Le peintre Alfred Manessier est mort le 1er août 1993 des suites d'un accident d'automobile, au terme d'une année où le renouveau de son audience nationale et internationale s'était traduit par une grande rétrospective de son œuvre dans les galeries nationales du Grand Palais à Paris, présentée ensuite à Rome et à Budapest, une autre étant consacrée à ses vitraux, une troisième à ses tapisseries. Enfin, le grand ensemble de vitraux qu'il avait réalisé dans l'église du Saint-Sépulcre d'Abbeville avait été inauguré la même année.

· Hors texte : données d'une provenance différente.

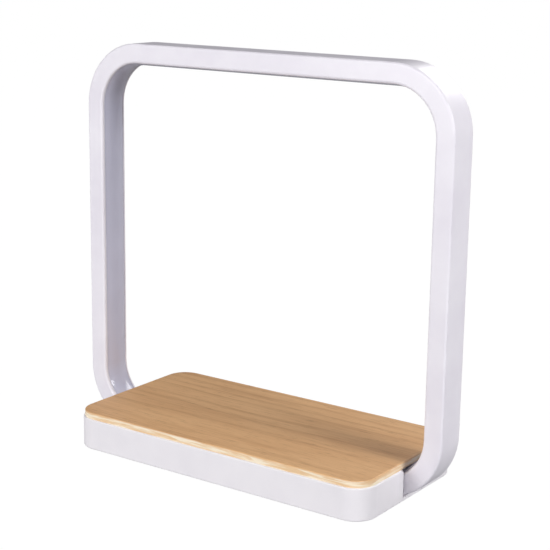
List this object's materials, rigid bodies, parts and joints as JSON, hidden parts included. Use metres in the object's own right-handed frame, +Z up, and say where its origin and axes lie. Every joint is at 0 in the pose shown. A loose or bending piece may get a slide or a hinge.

Alfred Manessier est né le 5 décembre 1911 à Saint-Ouen près d'Abbeville. Dès l'adolescence, il se tourne vers la peinture, réalisant nombre de marines de la baie de Somme. En 1929, il est admis en architecture à l'École nationale supérieure des beaux-arts de Paris. De fait, il devient peintre, copiant les maîtres au Louvre et fréquentant les académies de Montparnasse, en particulier l'académie Ranson où il passera un trimestre dans la classe de fresque de Bissière, avec les peintres Jean Le Moal, Jean-Marie Bertholle et le sculpteur Étienne-Martin. Il expose dès 1933 aux Indépendants, puis à la galerie Matières de René Breteau (avec, entre autres, Marcel Duchamp). Sa peinture s'inspire directement du surréalisme (il est voisin de palier de Masson), de Miró et de Picasso. Il réalise à cette époque une étonnante série de dessins. Réfugié à la campagne durant la guerre, il participe, en 1941, avec Bazaine, Estève, Singier, à la célèbre exposition Vingt Jeunes Peintres de tradition française à la galerie Braun, où il montre trois toiles surréalistes, déjà exposées en 1938, sans référence à une quelconque tradition, qu'elle soit ou non française ; mais l'étiquette de « tradition française » restera longtemps appliquée à son œuvre par une critique qui ne s'était jamais souciée des toiles qu'il avait présentées, en pied de nez à l'occupant, sous ce titre provocateur.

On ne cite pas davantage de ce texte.